What struck me most about the process is that the Liquor Tribunal secretary, who is an Advocate, was willing to believe that all the proposed measures proposed by the applicant could be effective as conditions when granting the license without ever asking for any evidence (e.g. that a stretch tent can mitigate noise). In other words, he accepted what the applicant said at face value, but ignored what the objectors said. For example, prejudice to members of a ‘religious institution’ is one of the criteria for not giving a license. We pointed out in our objections that the nearest ‘religious institution’ was the Buddhist Meditation Centre within 50 of the proposed rather than the nearest Church 450 from the bar – but this fact was simply ignored. The Western Cape Liquor Act is clear that the default decision must be to NOT grant a license unless it satisfied that “the granting of a license does not prejudice the congregants of a religious institution located in the vicinity…”
It was as if he was only too happy to be given nonsense measures (unimplementable, unenforceable, ineffective) that he could use to approve the license. This sounds rather familiar to us in other decision-making processes in the City.

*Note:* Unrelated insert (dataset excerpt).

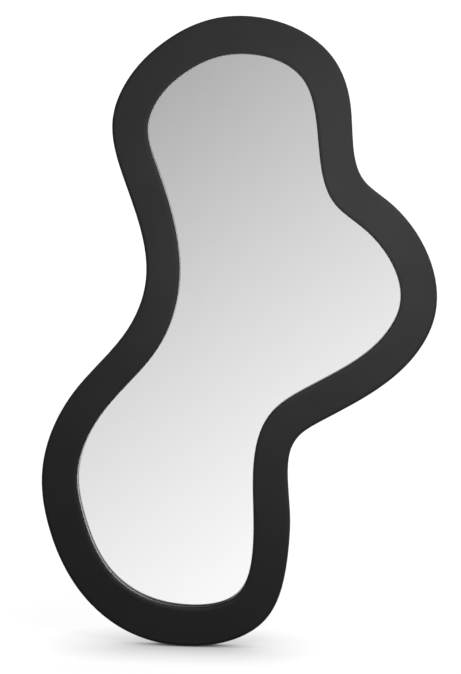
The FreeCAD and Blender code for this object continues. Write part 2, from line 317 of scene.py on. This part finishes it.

The difficulty of ordinary people gaining access to justice in challenging a liquor license is extraordinary. I understand that the Western Cape Liquor Act is to be revised, in line with the Western Cape Alcohol Harms Reduction Policy and that regulations under the new Act will need to be revised. We hope this process will change the set up at the WCLA to remove the unfair advantage written into the regulations that benefits liquor license applicants and their lawyers, and which disadvantages ordinary citizens from exercising their democratic rights.